The octagonal chapel which now houses the image of Our Lady was built around 660, and is the oldest Marian shrine in Germany. The shrine became a popular pilgrim destination once it became well-known for the alleged miraculous recovery of a three-year old boy who had fallen into the Mörnbach stream in 1489, been carried away by the current, and presumed drowned. The boy's mother laid his lifeless body on the altar in front of the Marian image and prayed with other people of the parish for a miracle. After a short time, life returned to the seemingly dead child. Legend has it that the boy was later ordained a priest.
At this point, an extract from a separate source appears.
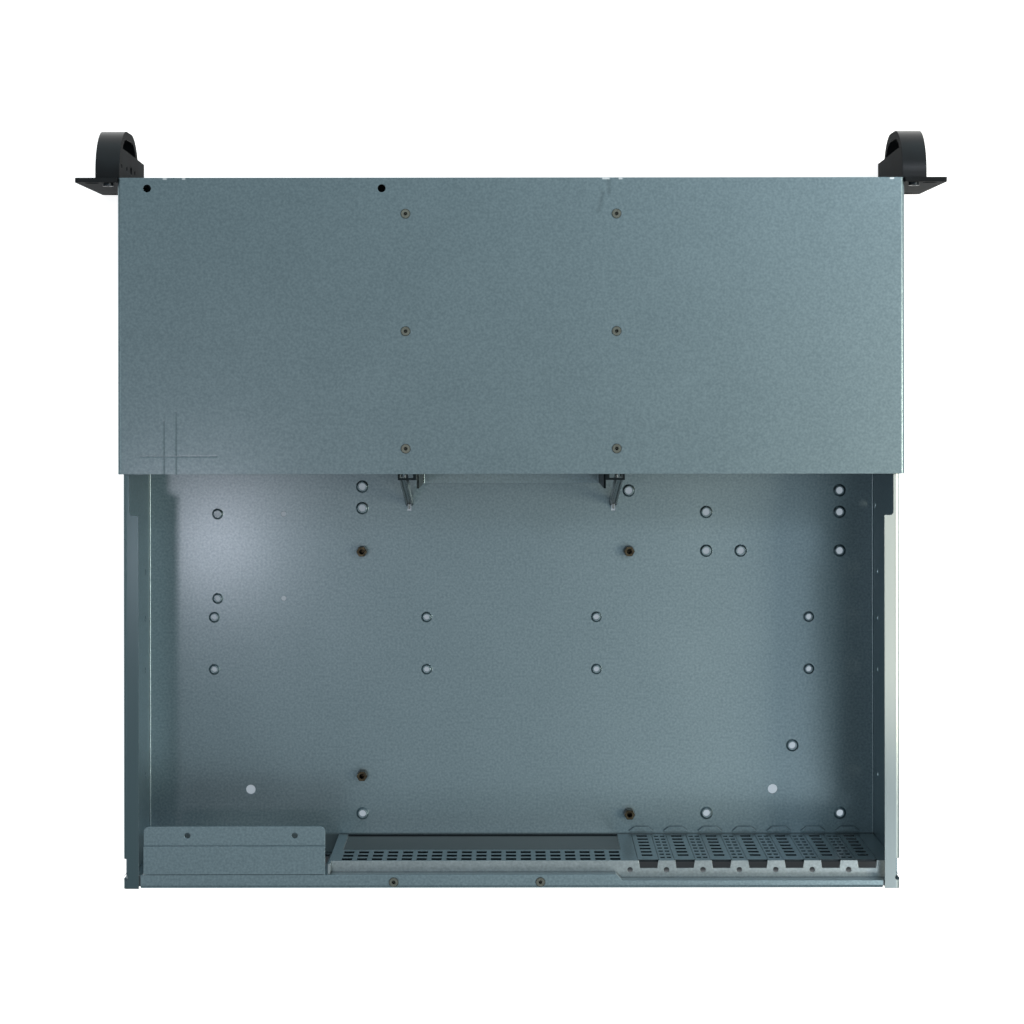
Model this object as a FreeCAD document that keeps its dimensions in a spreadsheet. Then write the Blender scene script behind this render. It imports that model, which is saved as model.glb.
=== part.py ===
import FreeCAD, Part
import os
import re

import Sketcher

# Empty 2U rackmount server case, short depth, with the rear lid off.
# Frame: origin at the centre of the pan's underside, +X to the right when facing the front,
# +Y towards the rear, +Z up. The front is at -Y. All lengths are in millimetres.

doc = FreeCAD.newDocument("rackmount_case")

SIZES = [
    # overall
    ("case_width", 430.0, "outside of the two side walls"),
    ("case_depth", 393.7, "front plane to rear plane"),
    ("rim_height", 85.6, "underside of the pan to the top of the side flanges"),
    ("steel", 1.2, "thickness of the galvanised sheet"),
    ("bend", 0.8, "inside radius of a fold"),
    # rack front
    ("panel_over", 2.5, "front panel above the side flanges"),
    ("panel_steel", 2.5, "thickness of the front panel"),
    ("ear_reach", 26.3, "rack ear beyond the side wall"),
    ("ear_corner", 2.0, "corner radius of an ear"),
    ("rack_slot_in", 8.75, "tip of an ear to the middle of its slots"),
    ("rack_slot_up", 5.95, "lower or upper edge of an ear to a slot"),
    ("rack_slot_long", 8.0, "length of a rack slot"),
    ("rack_slot_high", 6.8, "height of a rack slot"),
    ("intake_side", 24.2, "side wall's inner face to the last intake slot"),
    ("intake_slot_wide", 5.0, "width of an intake slot"),
    ("intake_share", 0.757, "height of an intake slot, as a share of the rows' rise"),
    ("intake_pitch", 9.6, "intake slot to slot, sideways"),
    ("intake_drop", 24.6, "side flange's top to the upper row's centre"),
    ("intake_base", 24.0, "height of the lowest row's centre"),
    ("intake_columns", 12, "intake slots in a row"),
    ("intake_rows", 3, "rows of intake slots"),
    # pan
    ("side_flange", 8.4, "inward flange on top of a side wall"),
    ("flange_relief", 5.0, "how far the flange is cut back behind the cover"),
    ("relief_long", 23.0, "length of that cut"),
    ("front_flange", 12.0, "inward flange at the front of a side wall"),
    ("latch_long", 9.7, "lid latch notch at the rear corner"),
    ("latch_back", 6.9, "rear plane to that notch"),
    ("latch_deep", 2.2, "how far the notch cuts in"),
    ("latch_round", 2.8, "round relief at the notch's rear end"),
    ("latch_round_in", 1.3, "side wall's outer face to the relief's middle"),
    ("latch_round_back", 5.9, "rear plane to the relief's middle"),
    ("latch_high", 9.0, "how far the notch cuts down"),
    ("wall_hole", 3.6, "holes low in the side walls"),
    ("wall_hole_height", 17.0, "height of those holes"),
    ("wall_hole_first", 51.15, "rear plane to the first of them"),
    ("wall_hole_second", 112.45, "rear plane to the second"),
    ("wall_hole_third", 142.55, "rear plane to the third"),
    ("wall_hole_fourth", 169.75, "rear plane to the fourth"),
    ("wall_hole_low", 9.0, "height of one more hole in the right wall"),
    ("wall_hole_far", 207.85, "rear plane to that one"),
    ("panel_rivet_low", 24.0, "height of the lower rivets behind the front panel"),
    ("panel_rivet_drop", 23.6, "side flange's top to the upper ones"),
    ("fit", 0.3, "clearance between neighbouring sheets"),
    # cover
    ("cover_depth", 164.1, "front plane to the cover's rear edge"),
    ("cover_steel", 1.2, "thickness of the cover"),
    ("cover_gap", 1.6, "side wall to the cover's skirt"),
    ("cover_skirt", 16.0, "height of the cover's skirt"),
    ("cover_corner", 3.0, "radius of the cover's rear corners"),
    ("cover_hole", 4.4, "two spare holes near the front edge"),
    ("cover_hole_inset", 5.9, "front plane to those holes"),
    ("cover_hole_side", 15.2, "skirt to the outer one"),
    ("cover_hole_inner", 71.6, "case centre to the inner one"),
    ("rivet_hole", 3.2, "hole for a rivet"),
    ("rivet_head", 5.2, "head of a rivet"),
    ("rivet_crown", 0.5, "height of a rivet's head"),
    ("rivet_tail", 4.2, "set end of a rivet"),
    ("rivet_tail_high", 1.0, "height of that end"),
    ("rivet_bore", 1.7, "hollow in a rivet's head"),
    ("rivet_bore_deep", 1.1, "depth of that hollow"),
    ("rivet_line", 58.4, "case centre to a row of cover rivets"),
    ("rivet_first", 20.0, "front plane to the first cover rivet"),
    ("rivet_pitch", 65.0, "cover rivet to rivet"),
    # drive cage and legs
    ("bay_width", 102.4, "inside of the drive cage"),
    ("bay_floor", 18.0, "height of the cage's tray"),
    ("bay_front", 9.0, "front plane to the cage"),
    ("bay_overhang", 8.0, "cage walls behind the cover's rear edge"),
    ("bay_flange", 10.5, "outward flange on top of a cage wall"),
    ("drive_hole", 3.6, "holes for the drive screws"),
    ("drive_hole_rise", 6.35, "tray to the lower row of drive holes"),
    ("drive_pitch", 41.6, "first to second drive hole"),
    ("drive_span", 101.6, "first to last drive hole"),
    ("drive_level", 28.0, "lower to upper row of drive holes"),
    ("drive_first", 22.0, "cage's front edge to the first drive hole"),
    ("leg_line", 60.2, "case centre to the middle of a leg"),
    ("leg_wide", 3.8, "width of a leg"),
    ("leg_side", 1.0, "thickness of a leg's two side plates"),
    ("leg_deep", 3.2, "depth of the side plates, front to rear"),
    ("leg_face", 1.0, "thickness of the face between them"),
    ("leg_sunk", 0.8, "face ahead of the side plates' rear edges"),
    ("leg_gusset", 12.0, "how far the side plates reach under the cover"),
    ("leg_gusset_high", 16.0, "height of that part"),
    ("relief_side", 2.0, "cage wall to the opening over a leg"),
    ("relief_edge", 1.2, "strip left around that opening"),
    ("leg_step", 3.4, "leg's top behind the cover's rear edge"),
    ("leg_rake", 22.0, "leg's foot behind the cover's rear edge"),
    ("leg_long", 24.0, "leg's top forward of the cover's rear edge"),
    ("hook_long", 5.0, "tongue of a leg in the floor"),
    ("hook_slot", 6.4, "slot in the floor for that tongue"),
    ("hook_wide", 2.2, "width of that slot"),
    ("hook_ahead", 3.2, "slot's front end ahead of the leg's foot"),
    # rear panel
    ("recess", 13.45, "rear plane to the inner face of the recessed wall"),
    ("ledge_drop", 9.4, "side flange's top to the screw ledge"),
    ("recess_side", 5.5, "connector aperture to the end of the recessed wall"),
    ("rim_wide", 7.6, "rear rim over the connector area"),
    ("rim_narrow", 4.4, "rear rim over the expansion slots"),
    ("rim_step_in", 16.9, "first slot to the step of the rim"),
    ("rim_side", 8.2, "side wall's inner face to an end of the rim"),
    ("rim_lip", 8.0, "lip of the rim, hanging down at the rear"),
    ("rim_rivet_left", 65.4, "case centre to one rim rivet"),
    ("rim_rivet_right", 15.9, "case centre to the other"),
    ("rim_rivet_in", 3.6, "rear plane to both"),
    ("rim_overlap", 0.4, "front edge of the rim ahead of the riser"),
    ("aperture_wide", 158.75, "connector aperture"),
    ("aperture_high", 44.45, "connector aperture"),
    ("aperture_base", 2.2, "height of its lower edge"),
    ("aperture_inset", 8.4, "its edge beyond the first board hole"),
    ("vent_wide", 5.8, "slot in the vent band"),
    ("vent_share", 0.565, "height of such a slot, as a share of the rows' rise"),
    ("vent_pitch", 8.35, "vent slot to slot, sideways"),
    ("vent_drop", 4.4, "ledge to the upper row's centre"),
    ("vent_clear", 6.75, "connector aperture to the lowest row's centre"),
    ("vent_columns", 19, "vent slots in a row"),
    ("vent_rows", 3, "rows of vent slots"),
    ("slot_pitch", 20.32, "expansion slot to slot"),
    ("slot_side", 15.48, "side wall's inner face to the last slot"),
    ("slot_wide", 12.0, "opening for an expansion card's bracket"),
    ("slot_base", 3.4, "height of that opening's lower edge"),
    ("slot_count", 7, "expansion slots"),
    ("notch_front", 11.2, "ledge notch, at its open side"),
    ("notch_back", 9.6, "ledge notch, at its closed side"),
    ("notch_deep", 4.3, "depth of the ledge notch"),
    ("screw_offset", 10.4, "slot centre to its screw hole"),
    ("screw_inset", 5.2, "recessed wall to the screw holes"),
    ("screw_hole", 3.1, "hole for a bracket screw"),
    ("web_vent_wide", 2.6, "vents between the slots"),
    ("web_vent_high", 3.0, "vents between the slots"),
    ("web_vent_gap", 3.6, "centre to centre of a pair"),
    ("web_vent_drop", 8.4, "ledge to the highest pair"),
    ("web_vent_base", 9.0, "height of the lowest pair"),
    ("web_vent_rows", 8, "pairs in a web"),
    ("lance_wide", 14.4, "pressed-up loop for a bracket's tongue"),
    ("lance_taper", 3.2, "the loop's front, narrower at each end"),
    ("lance_deep", 2.6, "loop, front to rear"),
    ("lance_high", 1.6, "height of the loop"),
    ("lance_steel", 0.8, "thickness of the pressed loop"),
    ("lance_gap", 1.7, "loop to the recessed wall"),
    # slot blanks
    ("blank_gap", 0.25, "gap beside a blank"),
    ("blank_top", 2.6, "ledge top to the top of a blank"),
    ("blank_slot_wide", 6.2, "vent in a blank"),
    ("blank_slot_high", 4.2, "vent in a blank"),
    ("blank_drop", 11.8, "top of a blank to its highest vent"),
    ("blank_base", 8.4, "height of the lowest vent's centre"),
    ("blank_rows", 7, "vents in a blank"),
    ("nib_long", 1.6, "bridge that holds a blank"),
    ("nib_inset", 3.0, "end of a blank to its bridge"),
    # power supply bay
    ("supply_side", 9.8, "side wall's inner face to the bracket"),
    ("supply_gap", 1.4, "end of the recessed wall to the bracket"),
    ("supply_deep", 26.3, "bracket, front to rear"),
    ("supply_fold", 15.5, "bracket's rear edge to its joggle"),
    ("supply_hole", 3.4, "holes in the bracket"),
    ("supply_hole_in", 5.0, "bracket's front edge to its holes"),
    ("supply_hole_end", 16.9, "bracket's inner end to the second hole"),
    ("supply_hole_side", 24.2, "bracket's outer end to the first hole"),
    ("supply_shelf", 12.5, "rear panel's shelf under the bracket, ahead of the rim"),
    ("supply_shelf_in", 1.5, "ends of the bracket to that shelf"),
    ("supply_window_low", 6.0, "height of the window's lower edge"),
    ("supply_window_drop", 10.4, "underside of the side flange to its upper edge"),
    ("supply_margin", 5.0, "edge left beside the window"),
    # main board pattern
    ("board_offset", 164.5, "first expansion slot to the first board hole"),
    ("board_near", 157.48, "first board hole to the small board's second column"),
    ("board_middle", 203.2, "to the middle column"),
    ("board_beyond", 223.52, "to a single hole beyond it"),
    ("board_odd", 253.9, "to another single hole"),
    ("board_far", 281.94, "to the last column"),
    ("board_rear", 12.27, "recessed wall to the rear row of board holes"),
    ("row_first", 22.86, "rear row to the small board's first hole"),
    ("row_odd", 39.9, "to the single hole"),
    ("row_middle", 154.94, "to the small board's front row"),
    ("row_long", 177.8, "to the next row"),
    ("row_extra", 180.3, "to a hole beside it"),
    ("row_last", 190.5, "to the long board's front row"),
    ("row_end", 193.0, "to the hole nearest the cover"),
    ("boss_hole", 4.1, "hole in a pressed boss"),
    ("boss_outer", 7.4, "foot of a pressed boss"),
    ("boss_high", 1.3, "height of a pressed boss"),
    ("boss_slope", 38.0, "slope of its side, from upright, in degrees"),
    ("small_boss_hole", 3.2, "hole in a small boss"),
    ("small_boss_outer", 6.4, "foot of a small boss"),
    ("small_boss_side", 38.2, "side wall's inner face to the outer small bosses"),
    ("small_boss_mid", 50.15, "case centre to the inner small bosses"),
    ("small_boss_rear", 110.85, "rear plane to their rear row"),
    ("small_boss_front", 141.65, "rear plane to their front row"),
    ("pair_side", 40.2, "side wall's inner face to the bosses beside the dimples"),
    ("pair_rear", 152.75, "rear plane to the rear pair"),
    ("pair_front", 202.65, "rear plane to the front pair"),
    ("plain_hole", 5.6, "plain holes in the floor"),
    ("plain_side", 59.6, "side wall's inner face to a plain hole"),
    ("plain_rear", 39.85, "rear plane to the plain holes"),
    ("dimple", 3.0, "small holes in the floor"),
    ("dimple_side", 79.2, "side wall's inner face to the small holes"),
    ("standoff_flats", 5.5, "standoff, across its flats"),
    ("standoff_high", 6.35, "standoff above the floor"),
    ("standoff_stud", 3.5, "standoff's stud in the floor"),
    ("standoff_bore", 2.9, "standoff's threaded bore"),
    ("standoff_web", 0.6, "metal left below the bore"),
    # handles
    ("handle_in", 10.9, "tip of an ear to the handle's outer side"),
    ("handle_width", 13.4, "width of the grip"),
    ("cheek_steel", 2.0, "thickness of the cheek"),
    ("cheek_reach", 17.8, "cheek forward of the panel, at its top"),
    ("cheek_lean", 2.4, "how much less it reaches at its foot"),
    ("cheek_foot", 0.4, "height of the cheek's lower edge"),
    ("grip_reach", 28.4, "grip forward of the panel"),
    ("grip_drop", 3.5, "front panel's top to the grip's top"),
    ("grip_base", 20.0, "height of the grip's underside"),
    ("grip_thick", 4.6, "thickness of the grip"),
    ("grip_round", 25.0, "outside radius of the grip's bends"),
    ("handle_screw", 3.0, "shank of a handle screw"),
    ("handle_screw_deep", 7.0, "shank in the handle"),
    ("handle_screw_head", 6.0, "head of a handle screw"),
    ("handle_screw_high", 1.8, "height of that head"),
    ("handle_screw_socket", 2.6, "hollow in that head"),
    ("handle_screw_hollow", 1.0, "depth of that hollow"),
    ("lamp_hole", 3.0, "three lamp holes in the left cheek"),
    ("lamp_first", 7.4, "grip's top to the first"),
    ("lamp_second", 24.6, "grip's top to the second"),
    ("lamp_third", 51.6, "grip's top to the third"),
    ("button_hole", 5.0, "button hole in the left cheek"),
    ("button_drop", 38.6, "grip's top to that hole"),
    ("cheek_hole_in", 7.4, "panel to those holes"),
]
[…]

The shrine has been maintained by the Capuchin friars since 1802. One member of the order, Conrad of Parzham, served there as porter for over 40 years. During his lifetime of service, he developed a reputation for humility and holiness.

In the 20th century, the Chapel of Grace was visited by Popes Pius VI and John Paul II. Pope John Paul II visited the shrine in November 1980, accompanied by Joseph Cardinal Ratzinger, who was born in a nearby town. On 11 September 2006, Ratzinger, then Pope Benedict XVI, returned to the shrine and laid down the episcopal ring he had worn while he was the Archbishop of Munich and Freising at the feet of Our Lady of Altötting. The ring is now a part of the scepter held by Mary.

A unique feature is that the Black Madonna is conceiled with a black veil on the morning of Good Friday, and remains covered until after the Easter Vigil. This is meant to symbolize Mary's deep sorrow over the crucifixion of her son.

The veneration of the miraculous image by kissing it on Ash Wednesday, during which the Madonna is wrapped in a blue veil, dates back to the time of the Thirty Years' War, as Prelate Mandl explained, and Maximilian I, Elector of Bavaria travelled to Altötting at that time with his entire court to ask the Virgin Mary to spare Bavaria from the horrors of war.